What to work on: What lies from the line containing "bottom_speaker();" through the line containing "before = set(bpy.data.objects)"? Print exactly those lines, with both ends, and no others.

Supplied information:
________________________

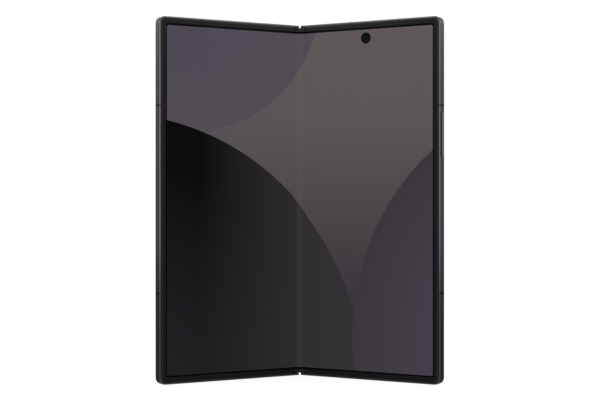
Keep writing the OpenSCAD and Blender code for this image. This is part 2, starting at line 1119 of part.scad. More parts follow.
module key_switches() {
    color(steel)
        right_half() {
            for (z = switch_z)
                block(
                    [switch_x, switch_front, z - switch_h / 2],
                    [key_flange_x - switch_gap, switch_back, z + switch_h / 2]
                );
            // Stop behind the volume key's pivot
            block(
                [switch_x, switch_front, volume_z - key_stop_h / 2],
                [key_flange_x - key_pivot_r - key_stop_gap, switch_back, volume_z + key_stop_h / 2]
            );
        }
}

module main_magnets() {
    color(steel)
        right_half()
            magnets();
}

// ---- Cover half, on the left ----

module cover_frame() {
    color(metal)
        left_half()
            difference() {
                half_frame();
                at_top() {
                    port_bar(tray_x, tray_y, tray_w + 2 * tray_clear, tray_h + 2 * tray_clear,
                        -eps, rail_w + eps);
                    for (x = earpiece_slots)
                        port_bar(x, mid_y, slot_w, slot_h, -eps, rail_w + eps);
                    end_hole(ear_mic_x, mid_y, mic_r);
                    // Hole for the tray's release pin
                    end_hole(release_x, tray_y, release_r);
                }
                end_hole(mic_x, mid_y, mic_r);
            }
}

module cover_midplate() {
    color(steel)
        left_half()
            difference() {
                midplate();
                arm_screw_holes();
            }
}

module cover_bezel() {
    color(dark)
        left_half()
            bezel();
}

module cover_antenna_breaks() {
    color(dark)
        left_half()
            antenna_breaks();
}

module cover_hinge_arms() {
    color(steel)
        left_half()
            hinge_arms(rest_fold + 180 / arm_teeth);
}

module cover_arm_screws() {
    color(steel)
        left_half()
            arm_screws();
}

module inner_display_left() {
    color(display_tone)
        left_half()
            display_panel();
}

module display_support_left() {
    color(steel)
        left_half()
            display_support();
}

module cover_glass() {
    color(black)
        left_half()
            cover_sheet();
}

module cover_glass_seal() {
    color(black)
        left_half()
            cover_seal();
}

module cover_display_panel() {
    color([0.07, 0.07, 0.09])
        left_half()
            difference() {
                inner_block(cover_display_area, cover_front - cover_display_t, cover_front);
                round_bar(cover_cam_x, cover_cam_z, cover_cam_r + camera_gap, 0, frame_t);
            }
}

module cover_camera() {
    side = 3.3;
    shoulder = 2.4;
    color(black)
        left_half() {
            block(
                [cover_cam_x - side, bay_front, cover_cam_z - side],
                [cover_cam_x + side, shoulder, cover_cam_z + side]
            );
            round_bar(cover_cam_x, cover_cam_z, cover_cam_r, shoulder, cover_front - coil_gap);
        }
}

module top_speaker() {
    color(black)
        left_half()
            inner_block(earpiece_area, bay_front, earpiece_back);
}

module cover_battery() {
    color(battery_tone)
        left_half()
            inner_block(cover_battery_area, bay_front, cover_battery_back);
}

module sub_board() {
    color(board_green)
        left_half()
            difference() {
                union() {
                    inner_block(sub_board_area, bay_front, bay_front + sub_board_t);
                    inner_block(sub_shield_area, bay_front, sub_shield_back);
                }
                for (x = sub_hole_x)
                    round_bar(x, sub_hole_z, board_hole_r, 0, frame_t);
            }
}

// The card tray: a face plate in the rail and a frame with a card window behind it
module sim_tray() {
    color(metal)
        left_half()
            at_top() {
                port_bar(tray_x, tray_y, tray_w, tray_h, 0, tray_face_t);
                difference() {
                    block(
                        [tray_x - tray_plate_w / 2, tray_y - tray_plate_t / 2, tray_face_t],
                        [tray_x + tray_plate_w / 2, tray_y + tray_plate_t / 2, tray_len]
                    );
                    block(
                        [tray_x - tray_window_half, tray_y - eps, tray_window[0]],
                        [tray_x + tray_window_half, tray_y + eps, tray_window[1]]
                    );
                }
            }
}

module sim_reader() {
    inside = reader_w / 2 - reader_wall;
    color(steel)
        left_half()
            at_top()
                difference() {
                    block(
                        [tray_x - reader_w / 2, reader_front, rail_w],
                        [tray_x + reader_w / 2, reader_back, tray_len + reader_deep]
                    );
                    block(
                        [tray_x - inside, reader_front + reader_wall, 0],
                        [tray_x + inside, reader_back - reader_wall, tray_len + reader_deep / 2]
                    );
                }
}

module cover_magnets() {
    color(steel)
        left_half()
            magnets();
}

hinge_spine_cover();
hinge_end_caps();
hinge_brackets();
pivot_pins();
idler_pins();
detent_cams();
detent_springs();
hinge_screws();
hinge_flex_cable();
inner_display_fold();
idler_gears_right();
idler_gears_left();
main_frame();
main_midplate();
main_bezel();
main_antenna_breaks();
main_hinge_arms();
main_arm_screws();
inner_display_right();
display_support_right();
inner_camera();
rear_cover();
rear_cover_seal();
camera_island();
camera_lens_rings();
camera_lens_glasses();
camera_modules();
flash_lens();
main_board();
board_shields();
main_battery();
charging_coil();
charging_board();
usb_c_receptacle();
bottom_speaker();
vibration_motor();
volume_key();
side_key();
key_switches();
main_magnets();
cover_frame();
cover_midplate();
cover_bezel();
cover_antenna_breaks();
cover_hinge_arms();
cover_arm_screws();
inner_display_left();
display_support_left();
cover_glass();
cover_glass_seal();
cover_display_panel();
cover_camera();
top_speaker();
cover_battery();
sub_board();
sim_tray();
sim_reader();
cover_magnets();
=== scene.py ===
import json
import math

import bmesh
import bpy
from mathutils import Matrix, Vector


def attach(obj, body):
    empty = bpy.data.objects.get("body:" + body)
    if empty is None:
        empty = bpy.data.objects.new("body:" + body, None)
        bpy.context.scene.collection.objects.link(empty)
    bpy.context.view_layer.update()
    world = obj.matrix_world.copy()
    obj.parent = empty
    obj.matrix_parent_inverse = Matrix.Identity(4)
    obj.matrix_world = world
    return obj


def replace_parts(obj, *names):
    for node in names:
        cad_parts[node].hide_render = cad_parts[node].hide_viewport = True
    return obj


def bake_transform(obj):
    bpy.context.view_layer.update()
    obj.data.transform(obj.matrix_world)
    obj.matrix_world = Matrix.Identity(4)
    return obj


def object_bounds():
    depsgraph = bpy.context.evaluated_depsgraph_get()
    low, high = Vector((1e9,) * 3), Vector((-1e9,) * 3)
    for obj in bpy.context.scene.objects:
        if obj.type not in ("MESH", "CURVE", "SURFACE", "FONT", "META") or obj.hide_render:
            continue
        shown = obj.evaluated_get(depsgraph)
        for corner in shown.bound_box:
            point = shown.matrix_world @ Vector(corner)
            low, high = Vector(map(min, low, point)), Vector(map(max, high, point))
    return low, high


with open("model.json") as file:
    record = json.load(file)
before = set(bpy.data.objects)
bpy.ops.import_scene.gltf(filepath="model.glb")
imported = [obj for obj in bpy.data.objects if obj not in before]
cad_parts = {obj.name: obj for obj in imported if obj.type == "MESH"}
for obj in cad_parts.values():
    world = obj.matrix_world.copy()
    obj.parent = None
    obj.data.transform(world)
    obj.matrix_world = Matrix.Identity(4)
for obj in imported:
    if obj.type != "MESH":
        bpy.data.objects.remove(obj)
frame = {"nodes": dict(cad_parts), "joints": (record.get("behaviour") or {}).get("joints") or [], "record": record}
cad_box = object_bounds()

# ---------------------------------------------------------------- sizes
# Lengths are in millimetres and are multiplied by MM where they meet the scene.
# A half's own frame has u outward from the fold, v back from the rail's front face and z up.
MM = 0.001
U, V = 0, 1

record = frame["record"]
joints = {joint["name"]: joint for joint in frame["joints"]}
mounts = {mount["name"]: mount for mount in record["mounts"]}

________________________

Answer below:
bottom_speaker();
vibration_motor();
volume_key();
side_key();
key_switches();
main_magnets();
cover_frame();
cover_midplate();
cover_bezel();
cover_antenna_breaks();
cover_hinge_arms();
cover_arm_screws();
inner_display_left();
display_support_left();
cover_glass();
cover_glass_seal();
cover_display_panel();
cover_camera();
top_speaker();
cover_battery();
sub_board();
sim_tray();
sim_reader();
cover_magnets();
=== scene.py ===
import json
import math

import bmesh
import bpy
from mathutils import Matrix, Vector


def attach(obj, body):
    empty = bpy.data.objects.get("body:" + body)
    if empty is None:
        empty = bpy.data.objects.new("body:" + body, None)
        bpy.context.scene.collection.objects.link(empty)
    bpy.context.view_layer.update()
    world = obj.matrix_world.copy()
    obj.parent = empty
    obj.matrix_parent_inverse = Matrix.Identity(4)
    obj.matrix_world = world
    return obj


def replace_parts(obj, *names):
    for node in names:
        cad_parts[node].hide_render = cad_parts[node].hide_viewport = True
    return obj


def bake_transform(obj):
    bpy.context.view_layer.update()
    obj.data.transform(obj.matrix_world)
    obj.matrix_world = Matrix.Identity(4)
    return obj


def object_bounds():
    depsgraph = bpy.context.evaluated_depsgraph_get()
    low, high = Vector((1e9,) * 3), Vector((-1e9,) * 3)
    for obj in bpy.context.scene.objects:
        if obj.type not in ("MESH", "CURVE", "SURFACE", "FONT", "META") or obj.hide_render:
            continue
        shown = obj.evaluated_get(depsgraph)
        for corner in shown.bound_box:
            point = shown.matrix_world @ Vector(corner)
            low, high = Vector(map(min, low, point)), Vector(map(max, high, point))
    return low, high


with open("model.json") as file:
    record = json.load(file)
before = set(bpy.data.objects)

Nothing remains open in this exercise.